Last year, I finished a 30-month project — funded by USAID through FHI 360 and MSI — that took me and my team to nine countries in which we interviewed over 300 local organizations about the future of aid. We found tremendous capacity among local organizations and local people. We met countless smart, savvy, tough-minded people who are ready to lead development in their own countries. When we pushed on the question of what, then, do the northern “partners” bring to the table, the most common answer we got was access to money and clout. When we pushed further and asked if they brought skills that local organizations and people did not have, the candid answer of the majority was no.

Beneath the surface, however, we detected an ambivalence about the whole set up. Those in the global north have been leading development projects for so long that habits have set in that make it hard to let go. Both sides, the global north and the global south, are used to the way the game is played. Everyone knows the routines, the jargon, and the unwritten rules. And while our research showed real capacity and a confidence that “they” can do the job with very little help from “us,” we found an ambivalence about letting go of old patterns.

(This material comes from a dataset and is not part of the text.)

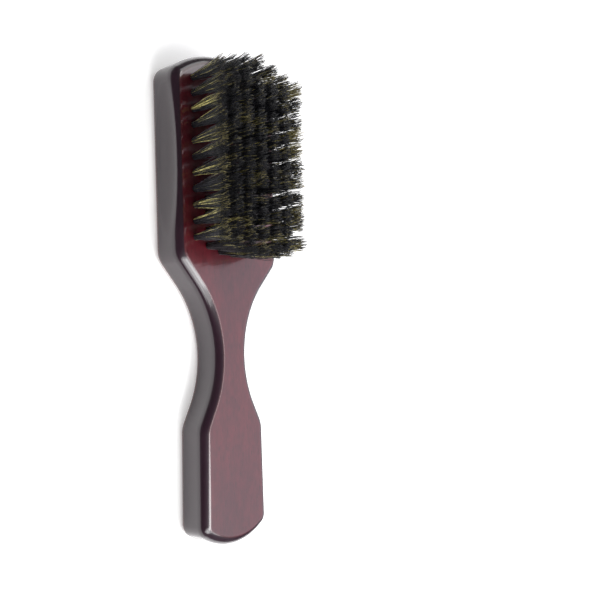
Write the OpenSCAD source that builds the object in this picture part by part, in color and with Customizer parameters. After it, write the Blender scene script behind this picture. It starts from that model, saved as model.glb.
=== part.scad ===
// Fade brush: one piece of wood with a handle, a neck and a flat oval-ended head,
// and wire-anchored bristle tufts set in blind holes in the head.
// It lies on its back: +Z is the way the bristles stand, +Y runs from the handle to the head,
// and the origin is on the back, at the middle of the length.

/* [Wood body] */
// Overall length from the handle end to the head end
overall_l = 180; // [176:1:184]
// Thickness of the wood
body_t = 12.7; // [12:0.1:14]
// Width of the head near its top end
head_w = 54.1; // [53.6:0.1:55]
// Width of the head at its lower corners
head_low_w = 52.3; // [51:0.1:52.8]
// Width of the neck at its narrowest
neck_w = 15.8; // [15:0.2:18]
// Width of the handle at its upper corners
handle_top_w = 32.4; // [31:0.2:32.8]
// Width of the handle near its bottom end
handle_w = 33.4; // [33:0.2:35]
// Radius of the rounding where the walls meet the bristle face
front_round = 3.5; // [2:0.1:4]
// Radius of the rounding where the walls meet the back
back_round = 2.5; // [2:0.1:3.5]

/* [Finger grooves] */
// Length of the groove along the side of the head
groove_l = 53; // [40:0.5:54]
// Height of the groove across the thickness
groove_h = 11.8; // [9:0.2:12]
// Depth of the groove at its middle
groove_depth = 1.5; // [1:0.1:2]

/* [Bristles] */
// Height of the bristles above the wood
bristle_h = 18; // [14:0.5:20]
// Distance between the lengthwise columns of tufts
column_pitch = 6; // [5.6:0.1:6.2]
// Radius of a tuft where it leaves the wood
tuft_root_r = 1.1; // [0.9:0.05:1.1]
// Radius of a tuft at its tip
tuft_tip_r = 2.6; // [2:0.1:2.8]
// Radius of the drilled tuft holes
hole_r = 1.15; // [1.15:0.05:1.3]
// Depth of the drilled tuft holes
hole_depth = 7; // [6:0.5:9]

/* [Tuft anchors] */
// Thickness of the flat anchor wire
anchor_t = 0.35; // [0.25:0.05:0.4]
// Height of the flat anchor wire
anchor_h = 1.4; // [1:0.1:1.8]

/* [Foil ornament] */
// Overall length of the stamped ornament across the head
foil_w = 26; // [22:0.5:30]
// Thickness of the foil layer
foil_t = 0.15; // [0.1:0.05:0.2]
// Depth of the stamped recess under the foil
stamp_depth = 0.25; // [0.25:0.05:0.4]

/* [Hidden] */
node_courses = 12;
function two_digits(n) = str(n < 10 ? "0" : "", n);

$fn = 48;
eps = 0.01;
// Places along the length, measured from the middle of the brush
end_y = overall_l / 2;
head_low_y = 13.1;
neck_y = -21.9;
handle_top_y = -47.3;
// Radii of the outline
head_end_r = 40;
head_corner_r = 6.5;
head_low_corner_r = 7.7;
neck_r = 38.4;
handle_top_corner_r = 10;
handle_corner_r = 5;
handle_end_r = 25;
// Angle at which each end's arc runs into its corners
head_end_slope = 33.9;
handle_end_slope = 31.8;
// Largest turn between two points of a rounding, in degrees
outline_step = 7;
rounding_steps = 4;

groove_y = 45.4;
groove_z = 8.6;
// Turn of the groove cutter, a little more than the groove itself takes
groove_sweep = 28;

// The bristle field: columns counted from the middle, tufts counted from the neck
side_columns = 3;
field_low_y = 15.7;
field_high_y = 82.6;
// How much later the outermost columns start and how much sooner they end
field_arch = 4.6;
field_mid_y = (field_low_y + field_high_y) / 2;
// Lean of the outermost tufts, in degrees, sideways and along the brush
side_lean = 8;
end_lean = 1.5;
tuft_tip_round = 0.8;
// Height of the tuft's straight foot above the wood
foot_h = 0.7;
// Height at which the flare starts round the foot, and how far it bulges past it there
flare_start = 0.35;
flare_bulge = 0.15;
anchor_bottom = 0.9;
anchor_slack = 0.02;

foil_y = 62;
foil_line = 0.8;
// Sizes of the ornament's pieces, as shares of its length
ring_rise = 0.5;
star_reach = 0.26;
star_waist = 0.07;
diamond_reach = 0.09;
diamond_rise = 0.06;
diamond_place = 0.25;
bar_reach = 0.6;
bar_place = 0.25;
// Width of the ring measured across its points, and thickness of the bars, in foil lines
ring_lines = 4.5;
bar_lines = 1.2;
// Extra gap between the ring and each bar
bar_gap = 3;

// Angle of the tangent from point p to the circle of centre c and radius r, on one side or the other
function tangent_angle(p, c, r, side) =
    atan2(c.y - p.y, c.x - p.x) + side * asin(r / norm(c - p));

// Point where the line through p at angle a meets the line through q at angle b
function line_meet(p, a, q, b) =
    p + [cos(a), sin(a)] * ((q.x - p.x) * sin(b) - (q.y - p.y) * cos(b)) / sin(b - a);

// Corners of the right half of the outline from the head end to the handle end: [x, y, radius]
neck_centre = [neck_w / 2 + neck_r, neck_y];
head_low = [head_low_w / 2, head_low_y];
handle_top = [handle_top_w / 2, handle_top_y];
neck_corner = line_meet(
    head_low, tangent_angle(head_low, neck_centre, neck_r, -1),
    handle_top, tangent_angle(handle_top, neck_centre, neck_r, 1)
);
head_apex_y = end_y + head_end_r * (1 / cos(head_end_slope) - 1);
handle_apex_y = -end_y - handle_end_r * (1 / cos(handle_end_slope) - 1);
half_outline = [
    [head_w / 2, head_apex_y - head_w / 2 * tan(head_end_slope), head_corner_r],
    [head_low.x, head_low.y, head_low_corner_r],
    [neck_corner.x, neck_corner.y, neck_r],
    [handle_top.x, handle_top.y, handle_top_corner_r],
    [handle_w / 2, handle_apex_y + handle_w / 2 * tan(handle_end_slope), handle_corner_r]
];
outline = concat(
    [[0, head_apex_y, head_end_r]],
    half_outline,
    [[0, handle_apex_y, handle_end_r]],
    [for (i = [len(half_outline) - 1 : -1 : 0]) [-half_outline[i].x, half_outline[i].y, half_outline[i].z]]
);

// Signed turn from direction a to direction b, positive to the left
function turn(a, b) = atan2(a.x * b.y - a.y * b.x, a.x * b.x + a.y * b.y);
function plane(p) = [p.x, p.y];
function direction(a, b) = (plane(b) - plane(a)) / norm(plane(b) - plane(a));

// Points of one rounded corner, each [x, y, outward x, outward y]; the outline runs clockwise
function rounded_corner(before, corner, after) =
    let (
        along = direction(before, corner),
        bend = turn(along, direction(corner, after)),
        left = [-along.y, along.x],
        reach = corner.z * tan(abs(bend) / 2),
        centre = plane(corner) - along * reach + left * sign(bend) * corner.z,
        steps = 2 * ceil(abs(bend) / outline_step / 2),
        start = atan2(left.y, left.x)
    )
    [
        for (i = [0 : steps])
            let (a = start + bend * i / steps, out = [cos(a), sin(a)])
            [
                centre.x - sign(bend) * out.x * corner.z,
                centre.y - sign(bend) * out.y * corner.z,
                out.x,
                out.y
            ]
    ];

rim = [
    for (i = [0 : len(outline) - 1])
        each rounded_corner(
            outline[(i + len(outline) - 1) % len(outline)],
            outline[i],
            outline[(i + 1) % len(outline)]
        )
];

// Section of the edge from the back up to the bristle face: [inset from the wall, height]
edge_section = concat(
    [
        for (i = [0 : rounding_steps])
            let (a = 90 * i / rounding_steps)
            [back_round * (1 - sin(a)), back_round * (1 - cos(a))]
    ],
    [
        for (i = [0 : rounding_steps])
            let (a = 90 * i / rounding_steps)
            [front_round * (1 - cos(a)), body_t - front_round * (1 - sin(a))]
    ]
);

// Steps in the head end's arc, which the rim starts with, and the rim point that mirrors point i
head_arc_steps = len(rounded_corner(outline[len(outline) - 1], outline[0], outline[1])) - 1;
function mirrored(i) = (head_arc_steps - i + 2 * len(rim)) % len(rim);

// The faces of one flat side: strips across the brush, from the head end to the handle end
function strips(first) =
    let (n = len(rim), top = head_arc_steps / 2, bottom = top + n / 2)
    [
        for (i = [top : bottom - 1])
            let (j = (i + 1) % n, near = mirrored(i), far = mirrored(j))
            [for (p = concat([i % n, j], far == j ? [] : [far], near == i ? [] : [near])) first + p]
    ];
function flipped(face) = [for (i = [len(face) - 1 : -1 : 0]) face[i]];

// The rounded slab: one ring of points for each step of the edge section
module slab() {
    n = len(rim);
    rings = len(edge_section);
    polyhedron(
        points = [
            for (e = edge_section)
                for (p = rim)
                    [p[0] - p[2] * e[0], p[1] - p[3] * e[0], e[1]]
        ],
        faces = concat(
            strips(0),
            [
                for (k = [0 : rings - 2])
                    for (i = [0 : n - 1])
                        let (j = (i + 1) % n)
                        [k * n + i, (k + 1) * n + i, (k + 1) * n + j, k * n + j]
            ],
            [for (face = strips((rings - 1) * n)) flipped(face)]
        ),
        convexity = 4
    );
}

// Half width of the straight side of the head at height y
function head_side(y) =
    let (a = half_outline[0], b = half_outline[1])
    b.x + (a.x - b.x) * (y - b.y) / (a.y - b.y);

// The cutter of one finger groove: a slice of a wide ring whose inner skin dips into the wall
module groove_cutter() {
    section_r = (pow(groove_h / 2, 2) + pow(groove_depth, 2)) / (2 * groove_depth);
    sweep_r = (pow(groove_l / 2, 2) + pow(groove_depth, 2)) / (2 * groove_depth);
    translate([head_side(groove_y) - groove_depth + sweep_r, groove_y, groove_z])
        rotate([0, 0, 180 - groove_sweep / 2])
        rotate_extrude(angle = groove_sweep, $fn = 360)
        translate([sweep_r - section_r, 0])
        circle(r = section_r);
}

// Tufts in one lengthwise column, counted from the middle column
function column_count(c) = abs(c) == side_columns ? node_courses - 1 : node_courses;

// Place of tuft k of column c on the bristle face
function tuft_place(c, k) =
    let (
        inset = field_arch * pow(c / side_columns, 2),
        low = field_low_y + inset,
        high = field_high_y - inset
    )
    [c * column_pitch, low + (high - low) * k / (column_count(c) - 1)];

// Runs its children at each tuft of one course, with the tuft's place in $place
module at_course(course) {
    for (c = [-side_columns : side_columns])
        if (course <= column_count(c)) {
            $place = tuft_place(c, course - 1);
            translate([$place.x, $place.y, 0]) children();
        }
}

module tuft_hole() {
    translate([0, 0, body_t - hole_depth])
        cylinder(r = hole_r, h = hole_depth + 1);
}

// The flat wire that pins the fold of a tuft at the bottom of its hole
module anchor_wire(length, thickness) {
    translate([-length / 2, -thickness / 2, body_t - hole_depth + anchor_bottom])
        cube([length, thickness, anchor_h]);
}

// One bundle of bristles: a straight root in the hole and a flare that leans outwards
module tuft() {
    spread_x = side_lean * $place.x / (side_columns * column_pitch);
    spread_y = end_lean * ($place.y - field_mid_y) / (field_high_y - field_mid_y);
    flare_h = bristle_h - flare_start;
    difference() {
        translate([0, 0, body_t - hole_depth + eps])
            cylinder(r = tuft_root_r, h = hole_depth + foot_h);
        anchor_wire(2 * hole_r + 1, anchor_t + 2 * anchor_slack);
    }
    translate([0, 0, body_t + flare_start])
        rotate([-spread_y, spread_x, 0])
        rotate_extrude()
        polygon([
            [0, 0],
            [tuft_root_r + flare_bulge, 0],
            [tuft_tip_r, flare_h - tuft_tip_round],
            [tuft_tip_r - tuft_tip_round, flare_h],
            [0, flare_h]
        ]);
}

// Foil shapes, drawn flat and centred on the ornament
module foil_at(x = 0, y = 0) {
    translate([x, foil_y + y, 0]) children();
}

module lozenge(w, h) {
    polygon([[w / 2, 0], [0, h / 2], [-w / 2, 0], [0, -h / 2]]);
}

module foil_ring_shape() {
    foil_at() difference() {
        lozenge(foil_w, foil_w * ring_rise);
        lozenge(foil_w - ring_lines * foil_line, (foil_w - ring_lines * foil_line) * ring_rise);
    }
}

module foil_star_shape() {
    foil_at() {
        lozenge(foil_w * star_reach, foil_w * star_waist);
        lozenge(foil_w * star_waist, foil_w * star_reach);
    }
}

module foil_diamonds_shape() {
    for (side = [-1, 1])
        foil_at(side * foil_w * diamond_place)
            lozenge(foil_w * diamond_reach, foil_w * diamond_rise);
}

module foil_bar_shape(side) {
    foil_at(0, side * (foil_w * bar_place + bar_gap))
        lozenge(foil_w * bar_reach, foil_line * bar_lines);
}

// Turns a flat foil shape into the layer of foil at the bottom of its recess
module foil_layer() {
    translate([0, 0, stamp_depth - foil_t])
        linear_extrude(foil_t) children();
}

module stamped_recess() {
    translate([0, 0, -1])
        linear_extrude(1 + stamp_depth) children();
}

module wood_body() {
    color("#4a1512") difference() {
        slab();
        for (course = [1 : node_courses]) at_course(course) tuft_hole();
        groove_cutter();
        mirror([1, 0, 0]) groove_cutter();
        stamped_recess() foil_ring_shape();
        stamped_recess() foil_star_shape();
        stamped_recess() foil_diamonds_shape();
        stamped_recess() foil_bar_shape(1);
        stamped_recess() foil_bar_shape(-1);
    }
}

module tuft_course(course) {
    color("#2c2924") at_course(course) tuft();
}

module anchor_course(course) {
    color("#b9b4a6") at_course(course)
        anchor_wire(2 * sqrt(pow(hole_r, 2) - pow(anchor_t / 2, 2)) - 2 * anchor_slack, anchor_t);
}

module foil_ring() {
    color("#c9a048") foil_layer() foil_ring_shape();
}

module foil_centre_star() {
    color("#c9a048") foil_layer() foil_star_shape();
}

module foil_side_diamonds() {
    color("#c9a048") foil_layer() foil_diamonds_shape();
}

module foil_bar(side) {
    color("#c9a048") foil_layer() foil_bar_shape(side);
}

wood_body();
for (i = [1 : node_courses])
    tuft_course(i);
for (i = [1 : node_courses])
    anchor_course(i);
foil_ring();
foil_centre_star();
foil_side_diamonds();
foil_bar(1);  // foil_upper_bar
foil_bar(-1);  // foil_lower_bar
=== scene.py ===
from math import asin, atan2, ceil, cos, pi, radians, sin, sqrt, tan

import bmesh
import bpy
import numpy as np
from mathutils import Matrix, Vector
from mathutils.geometry import delaunay_2d_cdt


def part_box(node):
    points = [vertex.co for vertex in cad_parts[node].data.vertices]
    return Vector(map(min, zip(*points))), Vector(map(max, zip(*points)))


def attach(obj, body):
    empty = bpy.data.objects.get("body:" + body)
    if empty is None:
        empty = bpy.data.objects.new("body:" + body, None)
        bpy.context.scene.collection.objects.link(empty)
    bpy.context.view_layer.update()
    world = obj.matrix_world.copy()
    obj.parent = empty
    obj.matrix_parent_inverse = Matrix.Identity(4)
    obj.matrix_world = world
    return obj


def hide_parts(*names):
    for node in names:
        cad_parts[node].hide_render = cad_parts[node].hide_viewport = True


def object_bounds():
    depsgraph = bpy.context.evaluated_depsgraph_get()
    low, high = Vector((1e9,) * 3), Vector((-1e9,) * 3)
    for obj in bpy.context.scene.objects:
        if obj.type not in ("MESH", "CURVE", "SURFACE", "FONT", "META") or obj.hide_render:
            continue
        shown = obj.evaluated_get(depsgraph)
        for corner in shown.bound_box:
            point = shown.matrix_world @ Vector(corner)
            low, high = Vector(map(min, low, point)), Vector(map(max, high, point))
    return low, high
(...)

We called this syndrome “co-dependency.” It lies at the heart of the dilemma of country ownership.

The best thing “we” as the global north can do to promote country ownership is to reduce co-dependency, and by so doing bring back local self-confidence and the strong emergence of local capacity. But for us to do that, we need to back off, control less, and indeed do less. Naturally that will mean less money for us. But that is what working ourselves out of job means. And that, sadly, is why Mr. Fine and most of the rest of us don’t want to do it.

In the aid industry working ourselves out of a job is simply not in our best interests. It’s too lucrative to stay in business.